The three-level maturity model exposes a common pattern: teams stop at Level 1 and declare victory, then wonder why their codebase still feels coupled. Thread safety is necessary but nowhere near sufficient.

Calling main-safe a 'watershed' is accurate because it's a one-way door. Once a codebase commits to main-safe, the UI layer's relationship to infrastructure changes permanently — you can't accidentally reintroduce Dispatchers.IO into a ViewModel without it sticking out as a violation.

Concepts & terms
Main-safe
An architectural contract where any suspend function exposed by the Data layer can be called from the main thread without the caller needing to know about IO, threading, or blocking.
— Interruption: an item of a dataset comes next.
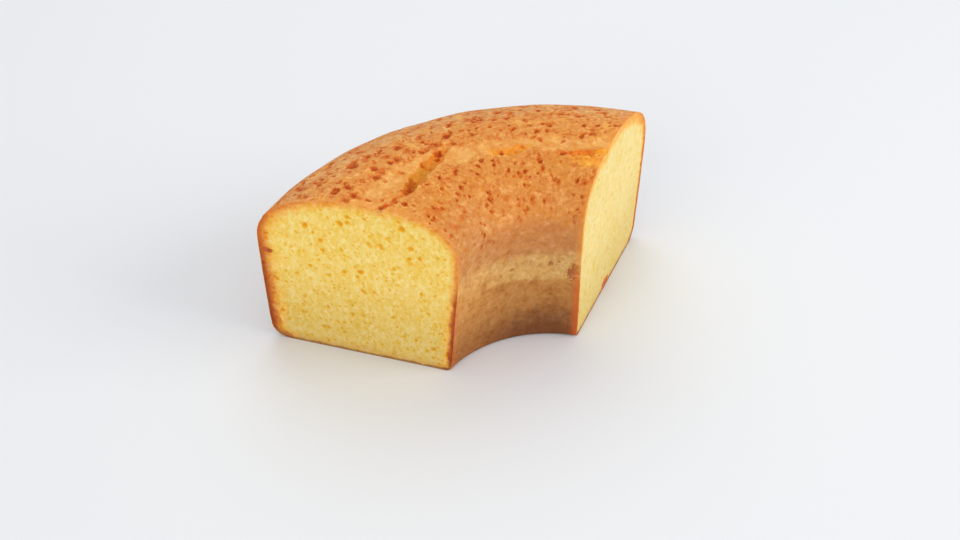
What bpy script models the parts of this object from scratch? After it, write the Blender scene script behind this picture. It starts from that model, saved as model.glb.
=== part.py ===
"""A cut piece of lemon ring cake, a little under a quarter of the ring, standing on its flat base.

Metres, +Z up. The origin lies on the base, under the middle of the piece. The hole of the ring faces -Y,
and the two straight cuts face left and right. The piece is one body: crumb and crust are one bake.
"""

import math

import bmesh
import bpy
from mathutils import Vector, noise

MM = 0.001

# The ring
RING_RADIUS = 140.0 * MM
HOLE_RADIUS = 51.6 * MM
RING_AXIS = Vector((-2.25 * MM, -90.64 * MM))

# The walls stood in the tin: they draw in towards the foot, which has a small round
INNER_WALL_TOP = 60.7 * MM
OUTER_WALL_TOP = 55.2 * MM
INNER_DRAFT = 3.1 * MM
OUTER_DRAFT = 2.8 * MM
INNER_DRAFT_CURVE = 1.32
OUTER_DRAFT_CURVE = 1.76
INNER_FOOT_ROUND = 2.4 * MM
OUTER_FOOT_ROUND = 8.0 * MM

# The dome rose out of the tin, higher towards the right cut
PEAK_RADIUS = 87.0 * MM
LEFT_HEIGHT = 83.9 * MM
RIGHT_HEIGHT = 90.2 * MM
INNER_FULLNESS = (2.26, 2.62)
OUTER_FULLNESS = (2.37, 2.05)

# The straight cuts: the way each one points, and how far it passes the axis of the ring
LEFT_CUT_ANGLE = math.radians(138.74)
RIGHT_CUT_ANGLE = math.radians(41.26)
LEFT_CUT_INSET = 16.85 * MM
RIGHT_CUT_INSET = 10.6 * MM

# The burst along the ridge is a shallow, rough band. Each point: share of the way from the left cut
# to the right one, radius, depth, half width
BURST_DEPTH = 0.9 * MM
BURST = (
    (-0.02, 90.0 * MM, 0.8 * BURST_DEPTH, 8.0 * MM),
    (0.15, 90.5 * MM, BURST_DEPTH, 10.0 * MM),
    (0.35, 89.0 * MM, BURST_DEPTH, 9.5 * MM),
    (0.50, 85.0 * MM, BURST_DEPTH, 8.0 * MM),
    (0.72, 81.5 * MM, 0.9 * BURST_DEPTH, 7.5 * MM),
    (1.02, 79.5 * MM, 0.8 * BURST_DEPTH, 7.0 * MM),
)
# The cracks in it, in the same terms
MAIN_CRACK = (
    (-0.02, 84.3 * MM, 0.9 * MM, 1.6 * MM),
    (0.05, 83.6 * MM, 1.2 * MM, 1.6 * MM),
    (0.12, 81.8 * MM, 1.5 * MM, 1.6 * MM),
    (0.17, 83.6 * MM, 2.8 * MM, 2.0 * MM),
    (0.25, 86.0 * MM, 3.2 * MM, 2.8 * MM),
    (0.33, 89.6 * MM, 3.0 * MM, 2.8 * MM),
    (0.38, 92.2 * MM, 2.6 * MM, 2.4 * MM),
    (0.44, 97.5 * MM, 0.5 * MM, 1.8 * MM),
)
MIDDLE_CRACK = (
    (0.53, 81.6 * MM, 0.3 * MM, 2.2 * MM),
    (0.60, 79.6 * MM, 1.4 * MM, 2.6 * MM),
    (0.69, 81.4 * MM, 0.3 * MM, 2.2 * MM),
)
RIGHT_CRACK = (
    (0.80, 74.4 * MM, 0.4 * MM, 1.6 * MM),
    (0.91, 74.9 * MM, 1.5 * MM, 1.9 * MM),
    (1.02, 77.6 * MM, 1.9 * MM, 2.4 * MM),
)

# Unevenness of the crust: a soft swell all over, and a ragged one within the burst. The crust swells away
# from the core of the section, given as radius and height
SWELL = 0.45 * MM
SWELL_SIZE = 19.0 * MM
SWELL_SEED = 3.7
RAGGED = 0.4 * MM
RAGGED_SIZE = 5.5 * MM
RAGGED_SEED = 11.3
SECTION_CORE = Vector((95.8 * MM, 38.0 * MM))

# How finely the body is divided
SWEEP_STEPS = 66
WALL_STEPS = 6
INNER_FOOT_STEPS = 2
OUTER_FOOT_STEPS = 4
INNER_DOME_STEPS = 21
OUTER_DOME_STEPS = 25
RIDGE_CROWDING = 1.35
SWEEP_TURN = 1.0

CRUST_COLOUR = (0.72, 0.29, 0.075, 1.0)
CRUST_ROUGHNESS = 0.55
CUT_EDGE_ANGLE = math.radians(50.0)


def clear_scene():
    for leftover in list(bpy.data.objects):
        bpy.data.objects.remove(leftover, do_unlink=True)


def blend(ends, share):
    return ends[0] + (ends[1] - ends[0]) * share


def wall_offset(height, top, draft, curve):
    """How far the wall stands in from its widest line at this height."""
    return draft * max(1.0 - height / top, 0.0) ** curve


def inner_wall():
    """Points from the foot of the hole's wall up to where the dome begins."""
    foot = HOLE_RADIUS + wall_offset(INNER_FOOT_ROUND, INNER_WALL_TOP, INNER_DRAFT, INNER_DRAFT_CURVE)
    points = []
    for step in range(INNER_FOOT_STEPS):
        turn = 0.5 * math.pi * step / INNER_FOOT_STEPS
        radius = foot + INNER_FOOT_ROUND * (1.0 - math.sin(turn))
        points.append((radius, INNER_FOOT_ROUND * (1.0 - math.cos(turn))))
    for step in range(WALL_STEPS):
        height = INNER_FOOT_ROUND + (INNER_WALL_TOP - INNER_FOOT_ROUND) * step / WALL_STEPS
        inset = wall_offset(height, INNER_WALL_TOP, INNER_DRAFT, INNER_DRAFT_CURVE)
        points.append((HOLE_RADIUS + inset, height))
    return points


def outer_wall():
    """Points from the foot of the outer wall up to where the dome begins."""
    foot = RING_RADIUS - wall_offset(OUTER_FOOT_ROUND, OUTER_WALL_TOP, OUTER_DRAFT, OUTER_DRAFT_CURVE)
    points = []
    for step in range(OUTER_FOOT_STEPS):
        turn = 0.5 * math.pi * step / OUTER_FOOT_STEPS
        radius = foot - OUTER_FOOT_ROUND * (1.0 - math.sin(turn))
        points.append((radius, OUTER_FOOT_ROUND * (1.0 - math.cos(turn))))
    for step in range(WALL_STEPS):
        height = OUTER_FOOT_ROUND + (OUTER_WALL_TOP - OUTER_FOOT_ROUND) * step / WALL_STEPS
        inset = wall_offset(height, OUTER_WALL_TOP, OUTER_DRAFT, OUTER_DRAFT_CURVE)
        points.append((RING_RADIUS - inset, height))
    return points


def dome_side(edge_radius, edge_height, peak_height, fullness, steps):
    """Points of one side of the dome, from its edge up to just short of the peak."""
    points = []
    for step in range(steps):
        turn = 0.5 * math.pi * (1.0 - (1.0 - step / steps) ** RIDGE_CROWDING)
        out = math.cos(turn) ** (2.0 / fullness)
        up = math.sin(turn) ** (2.0 / fullness)
        radius = PEAK_RADIUS + (edge_radius - PEAK_RADIUS) * out
        points.append((radius, edge_height + (peak_height - edge_height) * up))
    return points


def section_outline(share):
    """The section at this share of the sweep: (radius, height) from the hole's foot over the dome."""
    height = blend((LEFT_HEIGHT, RIGHT_HEIGHT), share)
    inside = dome_side(
        HOLE_RADIUS, INNER_WALL_TOP, height, blend(INNER_FULLNESS, share), INNER_DOME_STEPS
    )
    outside = dome_side(
        RING_RADIUS, OUTER_WALL_TOP, height, blend(OUTER_FULLNESS, share), OUTER_DOME_STEPS
    )
    outer_side = outer_wall() + outside
    return inner_wall() + inside + [(PEAK_RADIUS, height)] + outer_side[::-1]


def plan_position(share, radius):
    """Where this share of the sweep lies in plan, from the ring's axis. 0 is the left cut, 1 the right."""
    left = LEFT_CUT_ANGLE - math.asin(LEFT_CUT_INSET / radius)
    right = RIGHT_CUT_ANGLE + math.asin(RIGHT_CUT_INSET / radius)
    angle = blend((left, right), share)
    return Vector((radius * math.cos(angle), radius * math.sin(angle)))


def trench_at(spot, line):
    """Depth of a crack or burst at this spot in plan, from full on its line to none at its half width."""
    deepest = 0.0
    for start, end in zip(line, line[1:]):
        run_start = plan_position(start[0], start[1])
        run = plan_position(end[0], end[1]) - run_start
        along = min(max((spot - run_start).dot(run) / run.length_squared, 0.0), 1.0)
        aside = (spot - run_start - run * along).length
        half_width = blend((start[3], end[3]), along)
        if aside < half_width:
            depth = blend((start[2], end[2]), along)
            deepest = max(deepest, depth * (1.0 - (aside / half_width) ** 2))
    return deepest


def unevenness(place, size, seed):
    """A smooth, repeatable rise and fall between -1 and 1, with lumps of about this size."""
    return noise.noise(place / size + Vector((seed, 0.0, 0.0)))


def crust_relief(place, radius):
    """How far the crust swells or is cut down at a place on the smooth body: (outwards, up)."""
    spot = place.xy
    burst = trench_at(spot, BURST) if place.z > INNER_WALL_TOP else 0.0
    cracks = (MAIN_CRACK, MIDDLE_CRACK, RIGHT_CRACK) if burst else ()
    crack = max((trench_at(spot, line) for line in cracks), default=0.0)
    foot_fade = min(place.z / INNER_WALL_TOP, 1.0)
    swell = SWELL * foot_fade * unevenness(place, SWELL_SIZE, SWELL_SEED)
    swell += RAGGED * burst / BURST_DEPTH * unevenness(place, RAGGED_SIZE, RAGGED_SEED)
    outwards = (Vector((radius, place.z)) - SECTION_CORE).normalized()
    return outwards * swell - Vector((0.0, burst + crack))


def sweep_section(body):
    """Swings the section through the sweep. Every point keeps its station on the outline."""
    station = body.verts.layers.int.new("station")
    corners = []
    for number, (radius, height) in enumerate(section_outline(0.0)):
        corner = body.verts.new((radius, 0.0, height))
        corner[station] = number
        corners.append(corner)
    section = body.faces.new(corners)
    bmesh.ops.spin(
        body,
        geom=[section] + section.edges[:] + corners,
        cent=(0.0, 0.0, 0.0),
        axis=(0.0, 0.0, -1.0),
        angle=SWEEP_TURN,
        steps=SWEEP_STEPS,
    )
    return station


def shape_body(body, station):
    """Moves each swept point to its place between the cuts, with the dome's height and the relief."""
    outlines = {}
    for corner in body.verts:
        column = round(math.atan2(-corner.co.y, corner.co.x) / SWEEP_TURN * SWEEP_STEPS)
        share = column / SWEEP_STEPS
        if column not in outlines:
            outlines[column] = section_outline(share)
        radius, height = outlines[column][corner[station]]
        spot = plan_position(share, radius)
        relief = crust_relief(Vector((spot.x, spot.y, height)), radius)
        spot = plan_position(share, radius + relief.x)
        corner.co = (spot.x + RING_AXIS.x, spot.y + RING_AXIS.y, height + relief.y)


def crust_material():
    material = bpy.data.materials.new("browned crust")
    material.use_nodes = True
    surface = material.node_tree.nodes["Principled BSDF"]
    surface.inputs["Base Color"].default_value = CRUST_COLOUR
    surface.inputs["Roughness"].default_value = CRUST_ROUGHNESS
    surface.inputs["Metallic"].default_value = 0.0
    return material


def make_ring_cake():
    body = bmesh.new()
    station = sweep_section(body)
    shape_body(body, station)
    bmesh.ops.recalc_face_normals(body, faces=body.faces)
    mesh = bpy.data.meshes.new("ring_cake")
    body.to_mesh(mesh)
    body.free()
    mesh.shade_smooth()
    mesh.set_sharp_from_angle(angle=CUT_EDGE_ANGLE)
    mesh.materials.append(crust_material())
    cake = bpy.data.objects.new("ring_cake", mesh)
    bpy.context.scene.collection.objects.link(cake)


clear_scene()
make_ring_cake()
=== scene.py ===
"""The looks of a cut piece of lemon ring cake: baked crust, crumb, floor, light and camera.

Metres, +Z up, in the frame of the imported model. The base lies on z = 0, the hole of the ring faces -Y, and
the two straight cuts face left and right.
"""

import math

import bmesh
import bpy
import numpy as np
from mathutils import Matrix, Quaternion, Vector, noise


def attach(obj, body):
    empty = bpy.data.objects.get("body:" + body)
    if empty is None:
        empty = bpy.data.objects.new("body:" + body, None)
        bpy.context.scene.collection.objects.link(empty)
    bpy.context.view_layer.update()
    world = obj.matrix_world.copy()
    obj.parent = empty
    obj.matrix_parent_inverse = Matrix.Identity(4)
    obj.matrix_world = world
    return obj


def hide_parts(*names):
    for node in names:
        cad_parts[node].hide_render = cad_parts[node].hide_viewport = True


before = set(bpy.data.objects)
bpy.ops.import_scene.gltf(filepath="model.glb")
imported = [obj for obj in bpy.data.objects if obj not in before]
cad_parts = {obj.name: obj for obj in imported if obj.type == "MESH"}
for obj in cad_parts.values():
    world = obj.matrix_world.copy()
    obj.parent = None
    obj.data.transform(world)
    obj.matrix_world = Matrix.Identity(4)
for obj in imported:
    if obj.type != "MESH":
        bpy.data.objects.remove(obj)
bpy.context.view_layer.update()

MM = 0.001

# The places of the finishes on the cake's mesh, after the crust's, which is 0
CRUMB_FINISH = 1
BASE_FINISH = 2

# The ring, its section and its cuts, as in the solid
RING_RADIUS = 140.0 * MM
HOLE_RADIUS = 51.6 * MM
RING_AXIS = Vector((-2.25 * MM, -90.64 * MM))
INNER_WALL_TOP = 60.7 * MM
OUTER_WALL_TOP = 55.2 * MM
INNER_DRAFT = 3.1 * MM
OUTER_DRAFT = 2.8 * MM
INNER_DRAFT_CURVE = 1.32
OUTER_DRAFT_CURVE = 1.76
INNER_FOOT_ROUND = 2.4 * MM
OUTER_FOOT_ROUND = 8.0 * MM
PEAK_RADIUS = 87.0 * MM
LEFT_HEIGHT = 83.9 * MM
RIGHT_HEIGHT = 90.2 * MM
INNER_FULLNESS = (2.26, 2.62)
OUTER_FULLNESS = (2.37, 2.05)
LEFT_CUT_ANGLE = math.radians(138.74)
RIGHT_CUT_ANGLE = math.radians(41.26)
LEFT_CUT_INSET = 16.85 * MM
RIGHT_CUT_INSET = 10.6 * MM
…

The Data layer owns all thread-switching internally.
Four 'no leaks'
The four dimensions of the main-safe contract: no leakage of the threading model (Dispatchers stay hidden), no leakage of blocking risk (callers never worry about ANRs), no leakage of concurrency semantics (mutexes and locks are internal), and no leakage of call cost (every suspend fun is safe to call directly).
Business-logic spillover
A failure mode where a Repository starts making business decisions — conditional caching, data transformation based on rules, orchestration logic — instead of acting as a pure data-fetching surface. It turns the Data layer into a god object and prevents reuse of business rules.
Three-level maturity model
A progression for layered Android architecture: Level 1 (thread safety — UI doesn't manage IO), Level 2 (responsibility safety — Data layer doesn't make business decisions), and Level 3 (structural safety — every layer does exactly one thing and never crosses its boundary).